Hello, my name is Stu. Today my gripe is shopping. Actually not shopping but checking out at the registers. Step one is to find one open with not an excessively long line. I remember a big discount store that had a banner hanging above all their checkouts. It said – Customer Service- If there are more than three customers in line we will open another register. Well, I put that propaganda to the test. They have removed the banner.
So I am lucky enough to find an available register with a smiley faced associate. I swipe my debit card through the machine. They are all different.

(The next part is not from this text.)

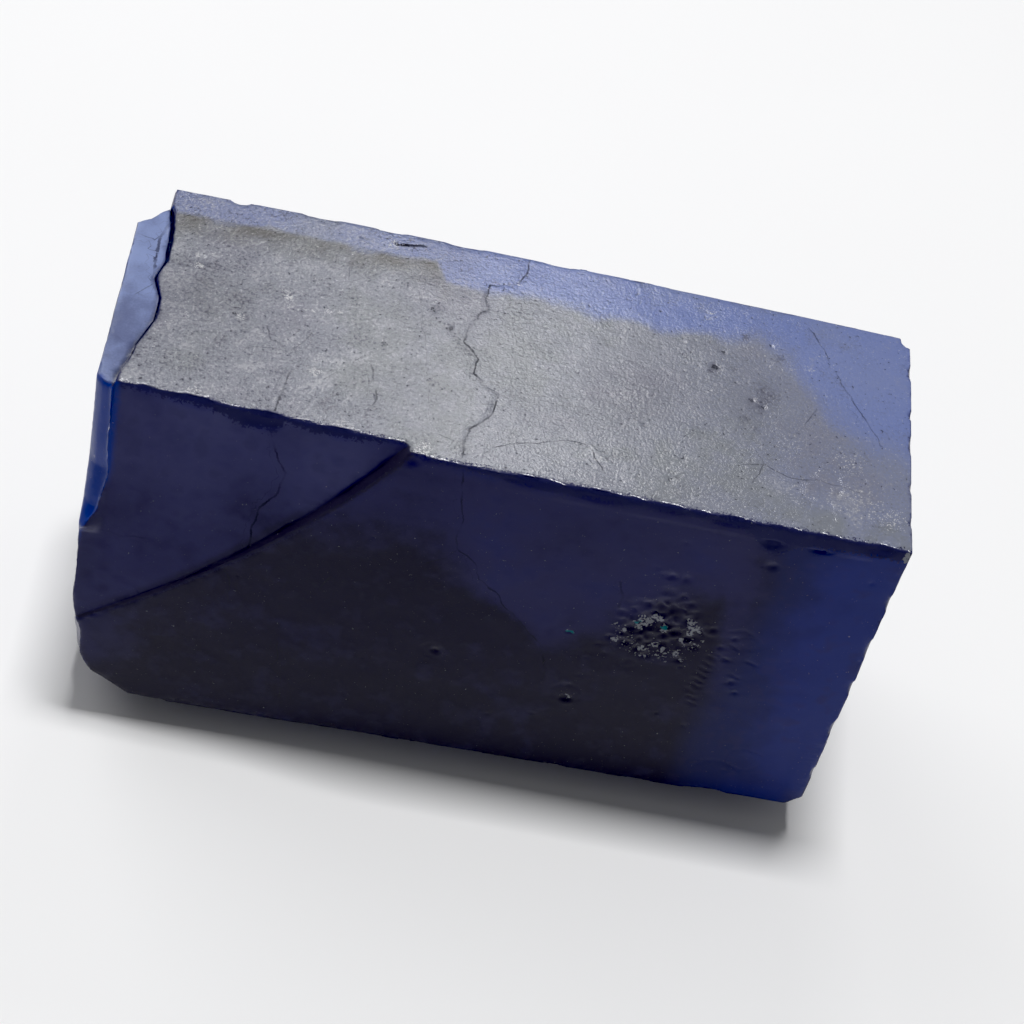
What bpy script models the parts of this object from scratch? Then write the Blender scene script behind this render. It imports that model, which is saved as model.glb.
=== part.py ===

And Ms. Smiley Face requests my phone number. Politely I tell her I don’t give that information out. I want to be able to make it through dinner without a telemarketer calling. Then she requests my zip code. Big brother needs to keep track of me I’m guessing. Now I feel like this is an intrusion into my private world. So I snap – NO.
I just want to buy two items. Why is this so difficult?
There is a problem with the transaction and she sweetly asks for another card swipe. I respond somewhat annoyed and punch in my PIN number. Then she says – “I need your last name.”
“It’s a debit card,” I say through clenched teeth.
“Now it is asking for your address,” she says softly.
I do not want to give someone a dissertation of my entire life. I just want to purchase two items and go about my life.
"It’s not accepting the debit. You will have to put it through credit,” she states.
Now it seems like I have done something wrong and the computer is revolting. Is it because I refused to give up my phone number and zip code? The transaction is finally completed and I leave a bit frustrated.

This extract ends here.